Extracorporeal life support

Extracorporeal life support has shown a good survival outcome in at least one case report of verapamil toxicity⁸³ and three observational studies that also involve other cardiotoxic drugs.^84–86 Unfortunately, such an invasive procedure is not without side effects. VA-ECMO causes vascular (bleeding diathesis, thrombosis and limb ischaemia) and neurological complications (stroke, intracranial bleed and seizures), increases the risk of infection and can lead to multiorgan failure.⁸⁷ There are suggestions that concomitant infusion of ILE with VA-ECMO could result in fat emulsion agglutination, malfunction of the membrane oxygenator and increased risk of blood clot formation.⁸⁸ These complications were seen in at least one in vitro study⁸⁹ and one observational study,⁹⁰ although two case reports reported no such problems.^{91 92} An additional seven case reports made no specific comments of any complications.^93–99 This represents a growing area of research as clinicians gain more experience with using both modalities.

Learning points.

• The management of calcium channel blocker toxicity often requires a multitude of pharmacological agents with scarce evidence for their use.

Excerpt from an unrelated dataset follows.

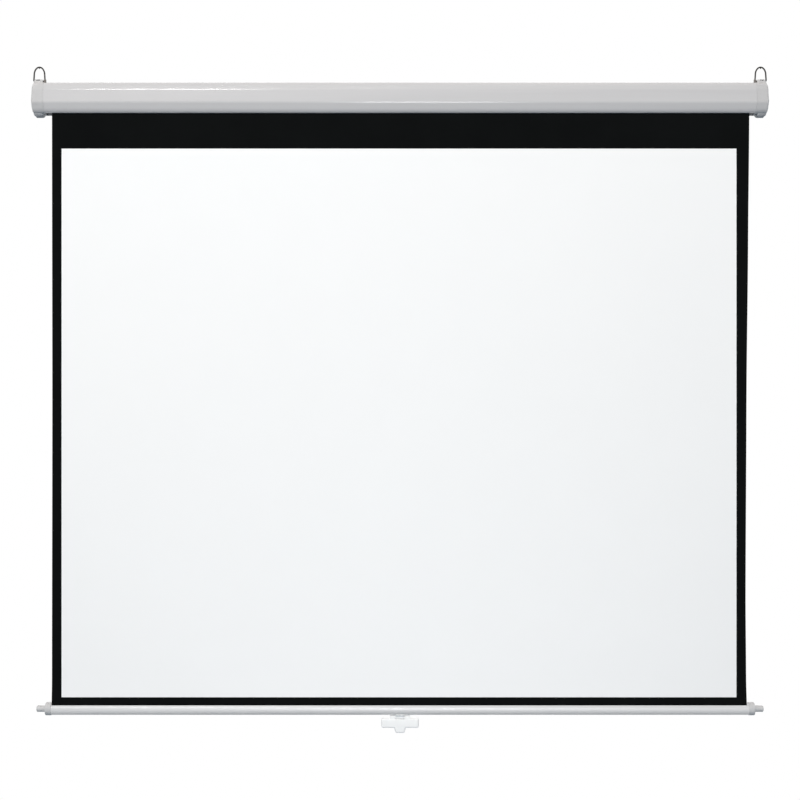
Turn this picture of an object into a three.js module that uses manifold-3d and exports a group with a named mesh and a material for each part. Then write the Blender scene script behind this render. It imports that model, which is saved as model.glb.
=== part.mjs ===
import * as THREE from 'three';
import { mergeVertices } from 'three/addons/utils/BufferGeometryUtils.js';
import Module from 'manifold-3d';

// A wall-mounted pull-down projector screen with a spring roller, fully lowered, in millimetres
// X runs along the screen, -Y is the viewer's side, +Z is up, and the wall is the plane y = 0
// The origin is the middle of the housing's flat rear face

// Clearances that every fit shares
const fit = {
  seat: 0.3, // between pieces that touch
  running: 0.1, // around a shaft that turns in its bore
  overrun: 2, // how far a cutting body reaches past what it cuts
  weld: 0.4, // how deep a rib, port or boss roots in its wall
  merge: 0.001, // vertices nearer than this are one vertex
};

// The extruded case
const housing = {
  beyondRoller: 12, // from the roller tube's end out to the case's end
  depth: 62,
  height: 77,
  wall: 1.3,
  frontTopRadius: 16,
  rearTopRadius: 6,
  creaseDrop: 53, // from the top down to the crease of the front face
  frontSetback: 13, // how far the face below the crease runs back
  rearSetback: 16,
  facetBulge: 1.6,
  mouthFront: 17, // from the front face back to the mouth's front edge
  mouthRear: 43.5,
  lipHeight: 5,
  arcSteps: 6,
  facetSteps: 3,
};

// C-shaped screw ports extruded in the case's corners
const port = { outerRadius: 3.7, boreRadius: 1.75, gap: 1.6, sides: 10 };

// Moulded end caps
const cap = {
  length: 34.5, // beyond the case's end
  crown: 9, // height of the domed end
  wall: 2.6,
  bearingRadius: 11,
  bearingReach: 2, // past the case's end, towards the roller
  socketDepth: 15,
  tabLength: 12,
  tabHeight: 24,
  tabThickness: 2,
  screwTubeRadius: 5.2,
  screwFloor: 4, // material under a screw head
  counterboreRadius: 3.3,
  screwHoleRadius: 1.9,
  domePower: 2.5,
  domeShares: [1, 0.975, 0.9, 0.75, 0.45],
  roundSides: 16,
  holeSides: 10,
};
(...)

• Patients can deteriorate quickly, and prompt administration of medications is vital to achieve cardiovascular stability and a good neurological outcome.

• Clinical toxicologists should be involved in the early management of any ingestion.

• In cases where pharmacological management has failed, consideration should be given to emergency extracorporeal life support as a resuscitative tool.